Juror #2 | 2024
It's hard to talk about Clint Eastwood's Juror #2 without talking about the shameful way it's been treated by Warner Bros., who gave the film an incredibly limited run with no plans for expansion, despite Eastwood being a consistent moneymaker for the studio with his midbudget, adult oriented dramas such as The Mule and Sully, and American Sniper. Eastwood, now 94 years old, is an American legend, and while he isn't the only aging filmmaker who's struggled to find financing for their late period projects, it is somewhat shocking to see such a reliable, no-nonsense filmmaker get pushed aside in this manner.
Juror #2 is a no ambitiously grand epic like Francis Ford Coppola's Megalopolis (which received a wide theatrical release) or an expensive passion project like Martin Scorsese's Killers of the Flower Moon (which also made it into a wide release). It's a solid, straight-shooting mid-budget legal thriller the likes of which used to populate multiplexes on a regular basis in the 1990s and early 2000s - think The Firm, A Time to Kill, or A Few Good Men. Was it destined to be a huge hit? Probably not. But with a modest budget of $35 million (compared to $120 million for Megalopolis and $200 million for Killers of the Flower Moon), it was an almost guaranteed moneymaker on Eastwood's name alone.
But enough about box office and budgets and what an absolute nightmare of a human WB CEO David Zaslav is, because Juror #2 is worth so much more than that. It is, perhaps, Eastwood's strongest film in years, which is saying quite a lot considering that I am a strong champion of much of his late period work like Cry Macho, The Mule, and Richard Jewell. While I think Cry Macho would have made a lovely career swan song, the kind of career self-reflection that Eastwood does so well (see also Unforgiven and Gran Torino), there's a disarming energy to Juror #2 that shows that the venerable filmmaker still has something urgent to say.

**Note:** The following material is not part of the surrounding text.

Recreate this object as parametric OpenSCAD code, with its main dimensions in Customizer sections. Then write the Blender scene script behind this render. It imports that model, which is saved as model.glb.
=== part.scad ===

The film stars Nicholas Hoult as Justin Kemp, a young father-to-be who finds himself called for jury duty for a murder trial set to take place around the third trimester of his wife's high risk pregnancy. Hoping to use his wife's pregnancy to be excused from the trial, he is instead picked for the jury and finds himself in the middle of a murder trial in which a man is accused of murdering his girlfriend and tossing her body off a bridge after a drunken fight at a bar. It soon becomes clear, however, that the event took place on the very same night that Justin left that very same bar and struck what he thought was a deer on the bridge under which her body was found, and with growing horror he comes to understand that what he struck on that bridge may not have been a deer after all, and that the man on trial is innocent and it is he who is guilty. Justin is now faced with a terrible dilemma - to try to convince his fellow jury members of the man's innocence without revealing his guilt, or ruin an innocent man's life in order to protect himself and his fledgling family.
Even as someone who is typically in the tank for Eastwood, I found myself riveted by what he was doing in Juror #2. This is an honest-to-god they-don't-make-em-like-this-anymore meat and potatoes courtroom drama. Eastwood is tackling some thorny moral questions here, not just about his protagonist's quandary, but about the justice system itself. Toni Collette's crusading prosecutor feels like a flipside of Olivia Wilde's controversial muckraking journalist in Richard Jewell, at first seeming like an ambitious politician pushing a flimsy case through in order to bolster her poll numbers, who ultimately becomes the film's moral compass as she begins to realize that the very case she's arguing is based on faulty evidence and lazy investigation.
Eastwood directs with what has become his signature no-frills style, but the economy of his work is often deceptively simple. The way he blocks a scene is often so incisive - this is a man who has spent his life in the movies and knows instinctively how to tell a compelling story. In Juror #2, he handles conflicting emotions in ways that are consistently riveting, placing his protagonist and the audience in a sea of moral grey that tests the very limits not just of the American justice system, but of the idea of justice itself.
Eastwood occasionally gets flack for his conservative politics, but I don't think there's a more vital American filmmaker of the last 30 or so years. I think his conservatism actually makes his interrogation of American myth-making more interesting. Like John Ford before him, his films aren't blind jingoism about American greatness. There's a sadness at the discovery of its failures. They're introspective rather than didactic - confronting our past and grappling with how it clashes with our narratives. Juror #2 grapples with the idea of justice in a system where justice isn't necessarily the same thing as truth, and in some ways is simply designed to make us feel better about ourselves without actually addressing problems. Who, then, is it serving? In a world where justice no longer seems blind, Eastwood's clear-eyed requiem feels like an essential portrait of the search for truth in a post-truth world. This is a major work from one of the great American filmmakers.